En 1676, un nommé La Grille tenta une plus ambitieuse concurrence contre les marionnettes de Brioché, ou plutôt contre le privilège de l’Opéra ; je veux parler du théâtre des Pygmées, qui devint, l’année d’après, le théâtre des Bamboches. Aucun des historiens de notre scène n’a connu le théâtre des Pygmées, et ceux qui ont parlé de celui des Bamboches se sont étrangement fourvoyés. L’abbé Du Bos a été la première cause de ces erreurs en signalant de mémoire l’établissement à Paris, en 1674, d’un nouveau spectacle d’origine italienne, dirigé par le sieur La Grille, et qui, sous le nom de Théâtre des Bamboches, eut un assez beau, succès pendant deux hivers. « C’étoit, ajoutait-il, et cela seul était exact, un opéra ordinaire, avec la différence que la partie de l’action s’exécutoit par de grandes marionnettes, qui faisoient sur le théâtre les gestes convenables au récit que chantoient les musiciens, dont la voix sortit par une ouverture ménagée dans le plancher de la scène[4]. » L’auteur du Journal manuscrit de la Comédie-Française, compilation presque toujours dénuée de critique, mentionne, à l’année 1676, le succès d’une tragi-comédie représentée par la Troupe royale de l’hôtel de Bourgogne ; sans se douter qu’il s’agissait d’une troupe de marionnettes[5]. De Visé n’a parlé dans le Mercure de 1674 et 1675

  1. Mémoire pour servir à l’histoire de la Foire (par les frères Parfait), Int. p. XLVI.

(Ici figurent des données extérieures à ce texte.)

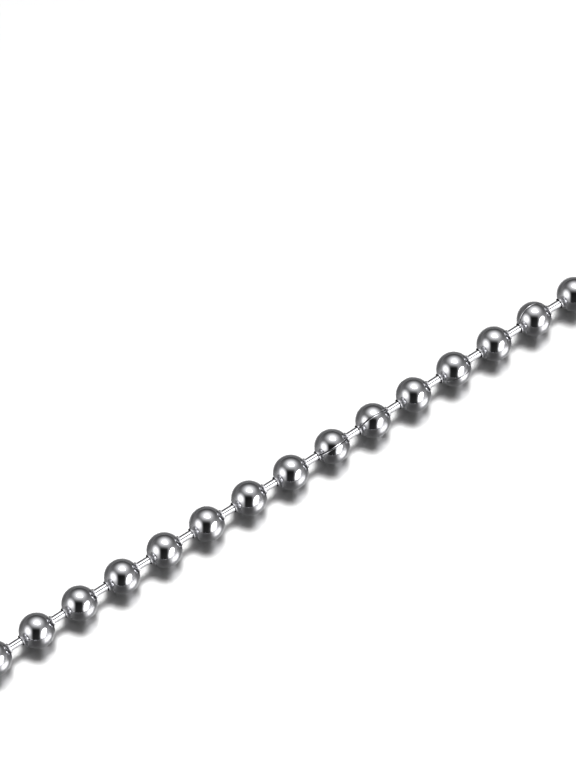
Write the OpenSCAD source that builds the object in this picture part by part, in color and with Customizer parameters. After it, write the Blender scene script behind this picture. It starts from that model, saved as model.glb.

  2. Voyez les Caractères de La Bruyère ; Des Jugements § 21, t. II, p. 457, édition de M. Walckenaer.
  3. Lettre du 11 avril 1671.
  4. Réflexions sur la Poésie et la Peinture, t. III, p. 244.
  5. Quelques personnes attribuent cette compilation indigeste aux frères Parfait, à tort, je crois. Elle est cependant précieuse pour tout ce qui est extrait des registres de la Comédie-Française.